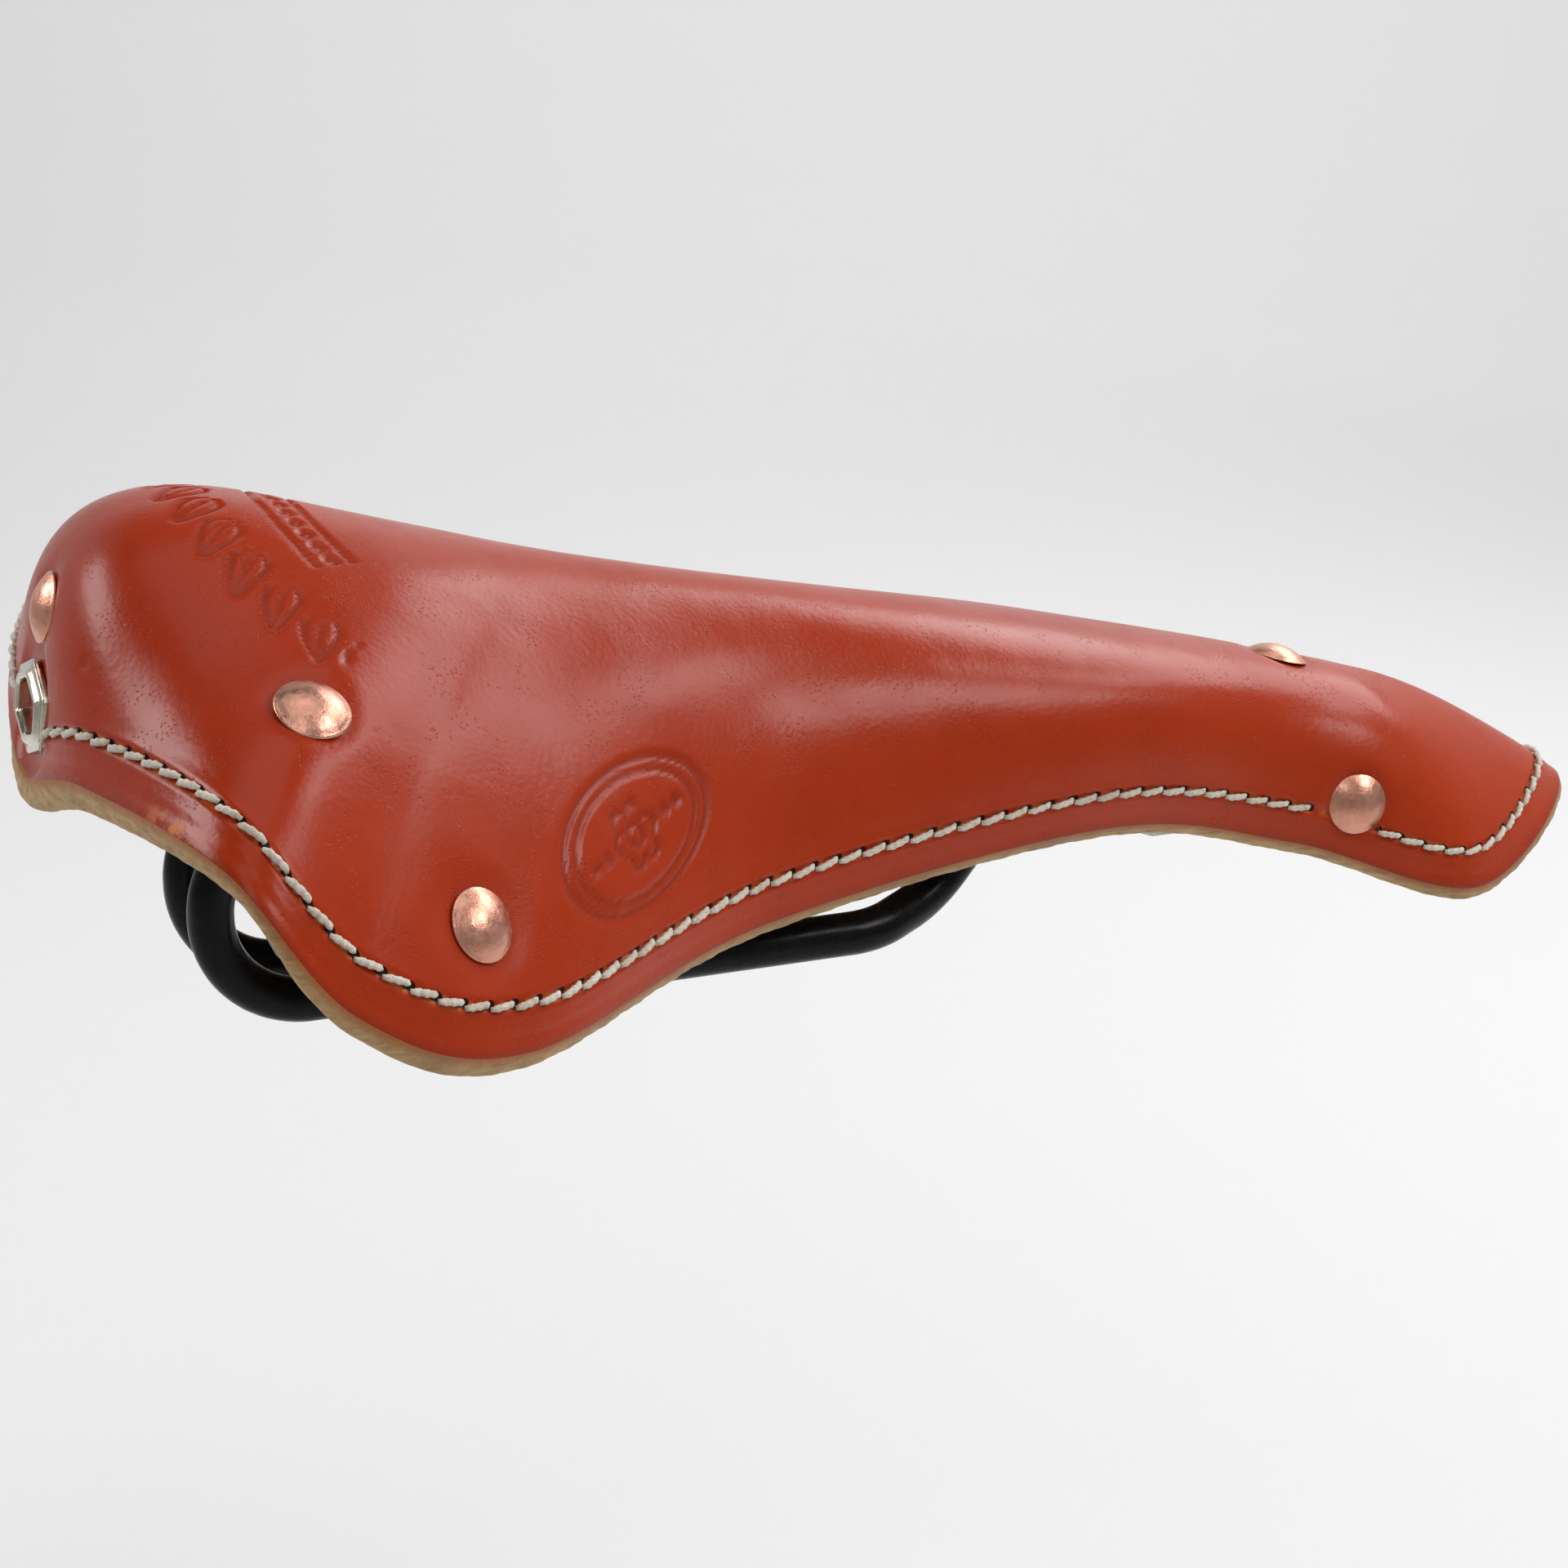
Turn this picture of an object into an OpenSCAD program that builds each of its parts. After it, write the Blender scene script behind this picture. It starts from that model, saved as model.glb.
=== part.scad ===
// Bicycle saddle with a tensioned leather top on a round-wire rail frame.
// Frame: +X forward to the nose, +Y left, +Z up; origin midway between the rails at the clamp.
// Length unit: mm.

/* [Leather] */
// length of the leather top from the rear edge to the tip of the nose
saddle_length = 285; // [277:1:291]
// greatest width of the leather top
saddle_width = 152; // [148:1:158]
// thickness of the leather
leather_t = 4.5; // [4:0.1:4.8]
// distance of the stitched line from the cut edge
stitch_inset = 10; // [9:0.5:11]
// pitch of the stitches
stitch_pitch = 4.6; // [4.4:0.1:6]
// diameter of the sewing thread
thread_d = 1.2; // [0.8:0.1:1.3]

/* [Rivets] */
// diameter of a domed rivet head
rivet_head_d = 10.6; // [10:0.1:11]
// height of a rivet head
rivet_head_h = 2; // [1.5:0.1:2.4]
// diameter of a rivet shank
rivet_shank_d = 4.2; // [3.5:0.1:4.6]
// outer diameter of a burr
burr_d = 9; // [8:0.1:9.5]
// thickness of a burr
burr_t = 1.2; // [0.8:0.1:1.4]

/* [Rails] */
// diameter of the rail wire
rail_d = 7; // [6.8:0.1:7.2]
// distance between the rail centres where the seat post clamps them
rail_spacing = 44; // [43:0.5:45]

/* [Tension] */
// diameter of the tension bolt
bolt_d = 8; // [7:0.5:8]
// key size of the socket in the bolt head
key_size = 5; // [4:0.5:5]

/* [Hidden] */

len_k = saddle_length / 285;
wid_k = saddle_width / 152;

// stations round the rim, from the rear centre to the tip of the nose:
// [rim x, rim half width, rim height, spine x, crown reach, skirt reach, skirt lean]
stations = [
    [0, 0, 38, 45, 52.5, 14, -43],
    [4, 29, 44, 48.5, 47.5, 10, -24],
    [14.5, 68, 44, 69, 34.5, 12.5, -6.5],
    [30, 75, 24.5, 81.5, 29.5, 15.5, 2],
    [56, 66.5, 12.5, 93, 28.5, 14.5, 8],
    [105, 34.5, 13, 127, 29, 14, 15],
    [173, 20.5, 16, 173, 28.5, 15, 19],
    [212, 18.5, 8, 224, 24.5, 12, 18],
    [249, 25, -2.5, 231, 20.5, 7.5, 14],
    [285, 0, 9, 235, 18.5, 2, 10]];
last = len(stations) - 1;

// heights of the ridge at equal steps along the spine
ridge = [81.5, 71.5, 63.5, 57, 50, 42.5, 34, 25];
ridge_from = 30;
ridge_step = 35;

// rear edge and base height of the leather in the part's frame
rear_x = -100;
base_z = -7;

// sheet metal under the leather
fit_gap = 0.3;
plate_t = 2;
plate_out = leather_t + fit_gap;
plate_in = plate_out + plate_t;
burr_gap = 1.1;

// rivet places on the outer face, as fractions round the rim and down the section
rear_rivet_at = [[0, 0.535], [0.23, 0.55], [-0.23, 0.55], [0.405, 0.705], [-0.405, 0.705]];
nose_rivet_at = [[0.76, 0], [0.81, 0.67], [-0.81, 0.67]];
head_sink = 0.5;

// window in the rear of the leather
window_s = 0.755;
flange_size = [19, 14.5];
opening_size = [12.5, 8.5];
barrel_wall = 0.8;
flange_t = 1;

// tension bolt, its axis level with the window
tension_travel = 4;
window_x = face(0, window_s).x;
bolt_z = round(face(0, window_s).z);
foot_t = 1.5;
back_t = 0.8;
head_x = window_x + 11;
head_d = 12.5;
head_l = 4.5;
wall_t = 2.5;
wall_x = head_x + head_l + tension_travel + 0.5;
nut_size = [6.5, 18.4, 13];
cup_l = 5;
cup_d = 14;
tip_d = 6;
tip_l = 4;

// rail frame
bridge_x = -50;
rear_rail_y = 8;
rear_rail_z = 26;
bend_r = 15;
clip_from = 90;
clip_to = 111;
clip_bolt_d = 5;
nose_rail_y = 7;
nose_rail_z = 12;
web_z = nose_rail_z + rail_d / 2;
web_t = 2.5;
right_path = [
    [[-38, -rear_rail_y, rear_rail_z], 0],
    [[-73.5, -rear_rail_y, rear_rail_z], bend_r],
    [[-73.5, -rear_rail_y, -4.5], bend_r],
    [[-52, -rear_rail_y, -4.5], bend_r],
    [[-34, -rail_spacing / 2, 0], bend_r],
    [[30, -rail_spacing / 2, 0], 18],
    [[43, -15.5, 2], 18],
    [[56, -12, 15], 18],
    [[86, -nose_rail_y, nose_rail_z], 30],
    [[112, -nose_rail_y, nose_rail_z], 0]];

function unit(v) = v / norm(v);

function spline(a, b, c, d, u) =
    0.5 * (2 * b + (c - a) * u + (2 * a - 5 * b + 4 * c - d) * u * u + (3 * b - a - 3 * c + d) * u * u * u);

function spline_slope(a, b, c, d, u) =
    0.5 * ((c - a) + 2 * (2 * a - 5 * b + 4 * c - d) * u + 3 * (3 * b - a - 3 * c + d) * u * u);

// a station value; the list runs on, mirrored, past the rear centre and past the tip of the nose
function pick(i, c) =
    let (m = 2 * last, j = (i % m + m) % m)
    j > last ? (c == 1 ? -1 : 1) * stations[m - j][c] : stations[j][c];

function col(t, c) =
    let (k = floor(t * last), u = t * last - k)
    spline(pick(k - 1, c), pick(k, c), pick(k + 1, c), pick(k + 2, c), u);

function col_slope(t, c) =
    let (k = floor(t * last), u = t * last - k)
    spline_slope(pick(k - 1, c), pick(k, c), pick(k + 1, c), pick(k + 2, c), u);

function ridge_at(i) =
    let (n = len(ridge) - 1)
    i < 0 ? ridge[0] + i * (ridge[1] - ridge[0])
    : i > n ? ridge[n] + (i - n) * (ridge[n] - ridge[n - 1])
    : ridge[i];

function ridge_z(x) =
    let (k = floor((x - ridge_from) / ridge_step), u = (x - ridge_from) / ridge_step - k)
    spline(ridge_at(k - 1), ridge_at(k), ridge_at(k + 1), ridge_at(k + 2), u);

function ridge_slope(x) =
    let (k = floor((x - ridge_from) / ridge_step), u = (x - ridge_from) / ridge_step - k)
    spline_slope(ridge_at(k - 1), ridge_at(k), ridge_at(k + 1), ridge_at(k + 2), u) / ridge_step;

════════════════

Write down again the exact lines running from the beginning of the data to the line containing "Length unit: mm.", with both ends included.

» In response
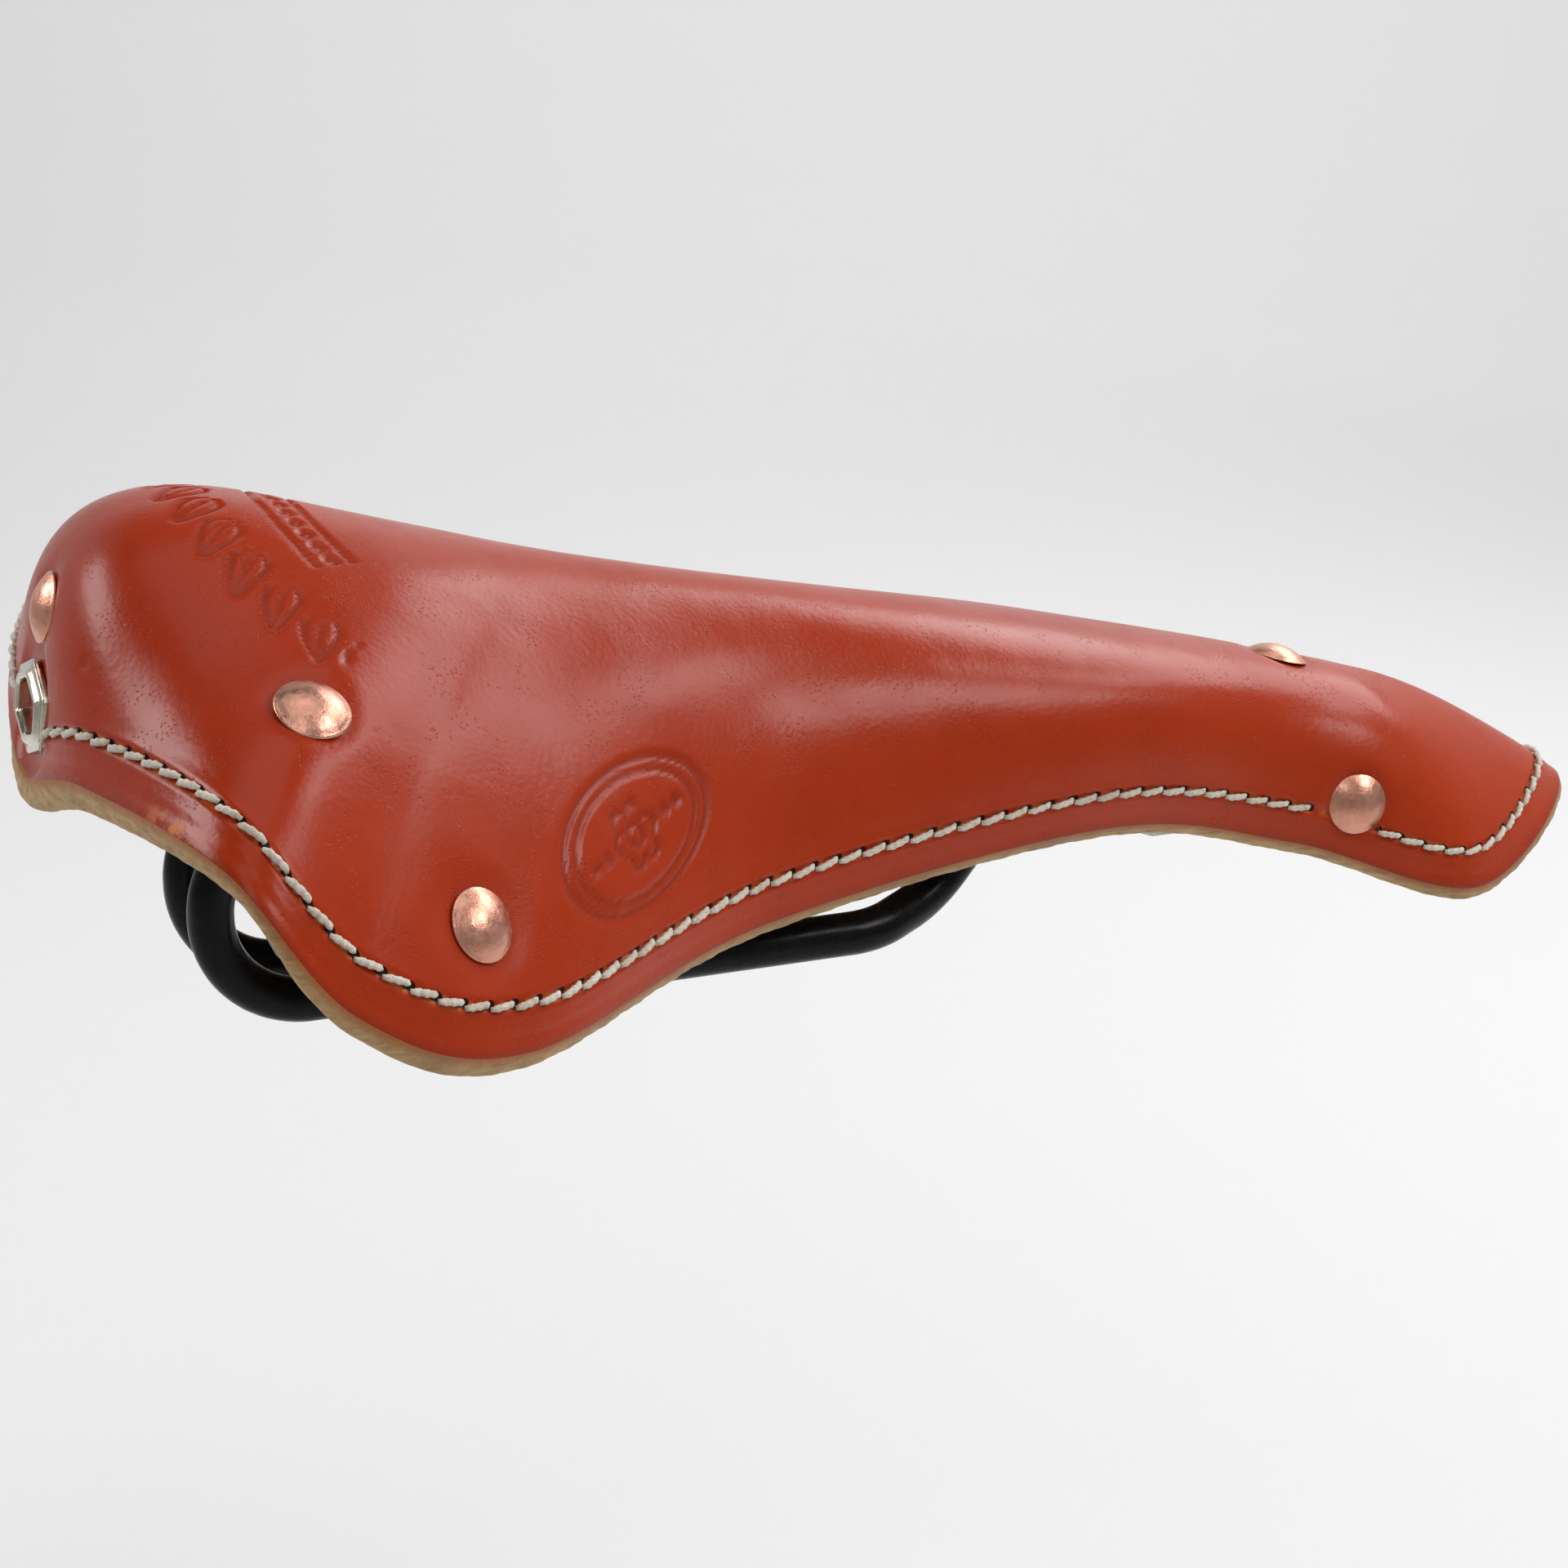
Turn this picture of an object into an OpenSCAD program that builds each of its parts. After it, write the Blender scene script behind this picture. It starts from that model, saved as model.glb.
=== part.scad ===
// Bicycle saddle with a tensioned leather top on a round-wire rail frame.
// Frame: +X forward to the nose, +Y left, +Z up; origin midway between the rails at the clamp.
// Length unit: mm.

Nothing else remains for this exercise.